むし歯の再発で歯は弱くなる
口・歯 診療のこと
年末が近づき忙しい時期です。慌ただしいときは自分のことを後回しにしがちですし、お口のケアが普段よりもできていない人もいらっしゃるでしょう。むし歯治療の場合、むし歯になってしまった患部を削り、削った箇所を人工物で補います。この時点で、健康な歯と比べると歯の強度は当然弱くなります。
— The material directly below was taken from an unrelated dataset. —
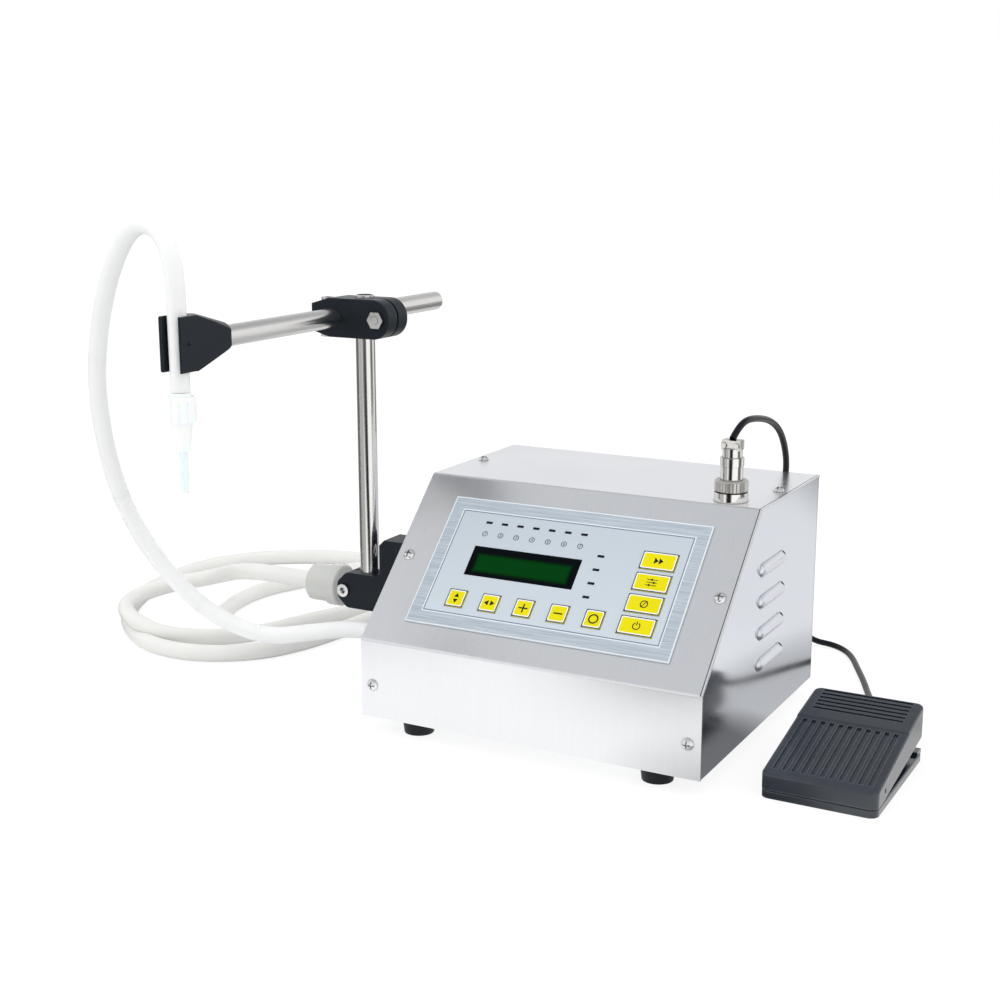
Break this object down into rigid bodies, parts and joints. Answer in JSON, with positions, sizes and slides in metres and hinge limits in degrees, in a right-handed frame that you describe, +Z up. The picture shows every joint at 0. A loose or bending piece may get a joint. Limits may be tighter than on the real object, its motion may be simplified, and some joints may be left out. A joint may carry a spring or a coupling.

大人のむし歯の特徴の一つとして、過去のむし歯治療で用いた詰め物の下でむし歯が再発することが挙げられます。この場合、詰め物と歯の隙間に細菌が侵入して再発していることが多く、以前の治療時と比べ歯の奥深くまでむし歯が進行し、神経に達している可能性もあります。また過去に神経を抜いている歯の場合、「痛み」という警報が作動せず気付くのが遅くなり、むし歯がさらに進行し、抜歯という選択しかない場合もあります。厚生労働省の情報サイト「e-ヘルスネット」によると、20歳以上の約9割がむし歯の罹患経験者であり、40歳以上の約4割はむし歯が原因で抜歯されているとあります。
現在では、できるだけ自歯を残す治療が行われていますが、再発により患部が削られるたび、歯は薄くもろくなってしまいます。症状の再発を防ぐことが自分の歯を守ることにつながるのです。口腔ケアを習慣化してむし歯の再発予防に努めましょう。